Aku bertemu dengan hari yang aku tunggu-tunggu. Aku berhasil satu langkah untuk melanjutkan pendidikanku. Kekecewaan menemuiku di awal. Tapi, aku pikir ini adalah tempat terbaik untukku menggali ilmu. Pada bulan September 2016, Aku memulai aktivitas perkuliahan. Sebelumnya, aku mengira kuliah kali ini akan lebih santai dibandingkan pendidikan sebelumnya. Ternyata aku salah besar. Aku bersama dengan 14 orang lainnya. Berasal dari berbagai daerah namun memiliki tujuan yang sama.

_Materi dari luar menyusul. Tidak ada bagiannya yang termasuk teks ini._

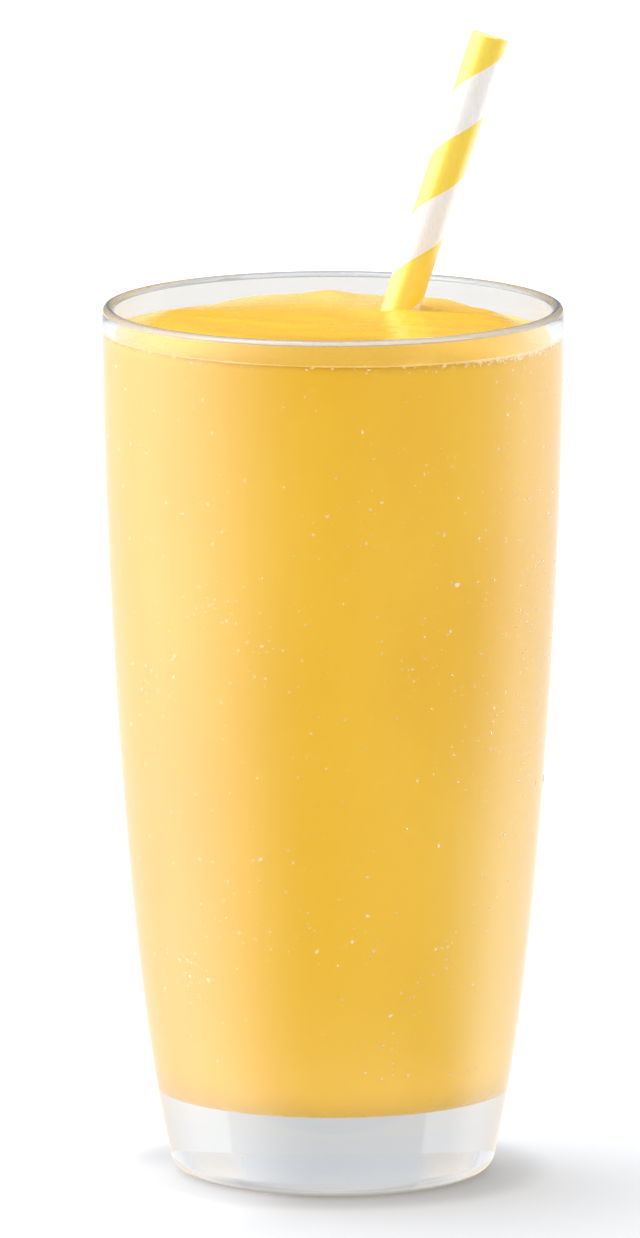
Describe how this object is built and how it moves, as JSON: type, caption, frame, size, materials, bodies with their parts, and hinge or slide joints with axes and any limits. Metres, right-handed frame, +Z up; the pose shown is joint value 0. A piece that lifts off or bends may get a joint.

Kini, sudah menginjak pertengahan tahun 2018. Aku masih berjuang menyelesaikan pendidikanku. Tapi, tidak di universitas yang aku impikan di awal, melainkan jatuh pada pilihan kedua. Aku sedang menikmati menjadi mahasiswa tingkat akhir dengan segudang tekanan. Aku juga mencicipi posisi sebagai freelancer sembari mengisi waktu luang dan menambah sedikit uang saku. Aku seorang mahasiswi yang semangatnya sering turun dan terkadang mendadak naik. Ibu dan Bapak selalu menanyakan perkembanganku di kota ini, “bagaimana kabar kakak di sana?”. Tak jarang terselip pertanyaan, “kapan kakak selesai?”. Pertanyaan-pertanyaan yang membuktikan bahwa ada yang menanti untukku pulang.